Questo accade di rado…………

Altro progetto presentato è quello dell’architetto Annibale Fiocchi per la Colonia Olivetti a Marina di Massa; si trattò di un misurato tentativo di trasferire nel verde e azzurro mare della Versilia il modello e la tradizione fiorita di Ivrea. Il risultato architettonico fu senza dubbio ottimo: spazi aperti articolati, ricerca continua di angoli prospettici mai perfettamente decifrabili e una dignità compositiva degna del paesaggio in cui è immersa.

Questo progetto offre una considerazione: la colonia era destinata a ospitare, limitatamente al periodo estivo, cento bambini d’ambo i sessi tra i sei e i dodici anni, in quella che negli anni ’60 era una consuetudine nelle famiglie italiane; oggi esistono i campi estivi, l’acqua-park, i parchi-giochi e …….. i nonni.

Non è che si devono lasciare inalterate le stesse cose a distanza di anni ma visto come crescono le nuove generazioni, ingolfati e plagiati dalle tv e da internet, non sarebbe il caso di ripensare il tema delle colonie marine come momento di formazione e crescita con valori diversi da quelli attuali?
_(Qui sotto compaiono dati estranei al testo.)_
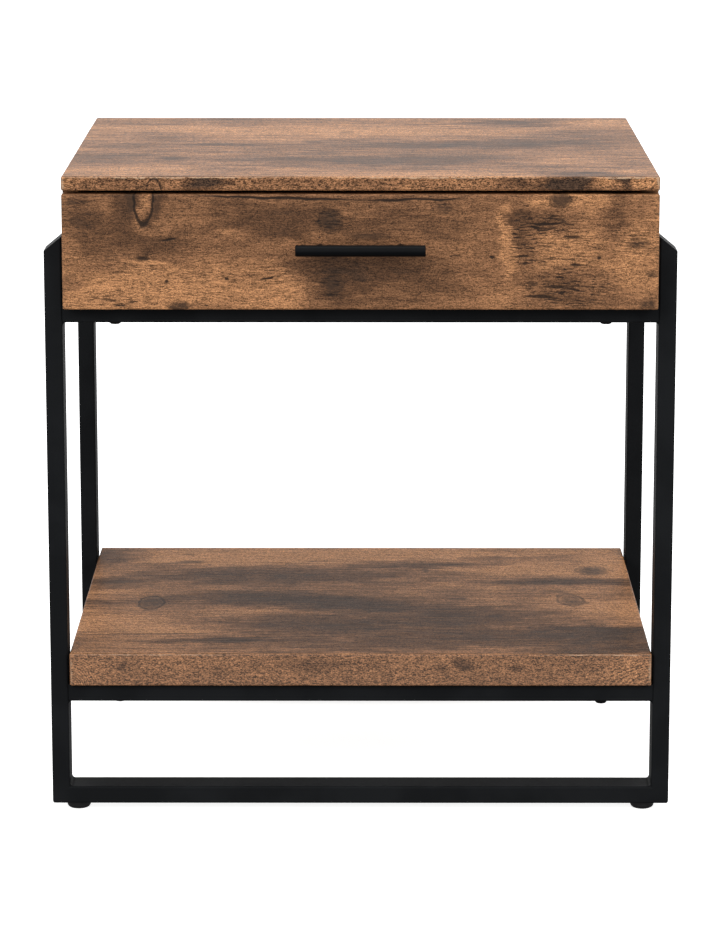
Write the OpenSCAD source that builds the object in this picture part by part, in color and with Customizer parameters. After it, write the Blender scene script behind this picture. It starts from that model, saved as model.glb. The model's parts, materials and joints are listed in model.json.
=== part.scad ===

Tanto per fare un passo in avanti guardando le giuste esperienze del passato.

Terminiamo con la presentazione della fisionomia del costume architettonico inglese negli anni ’60; tra gli altri si affacciano sulla scena due giovani architetti, che in contrasto con la monotona produzione edilizia, cercarono di proporre ambienti per case non solo funzionali ma molto emotivi e stimolanti. E lo faranno con una ricerca di espressione formale che, partendo da volumi di un’elementarità cristallina, vibravano le superfici arricchendole con aggettivazioni neoplastiche.

I “teddy-boys” dell’architettura inglese degli anni ’60 erano James Stirling e James Gowan.

Se il 20 agosto 1960, sotto gli auspici dell’Istituto Nazionale di Architettura, ti imbarcavi per una crociera architettonico-aerea nel Medio Oriente, della durata di nove giorni con scali ad Atene, Beirut, Baalbek, Damasco, Gerusalemme, Haifa e Tel Aviv, spendevi come quota di partecipazione, tutto compreso, 295.000 lire………………………….pardon 152,35 euro.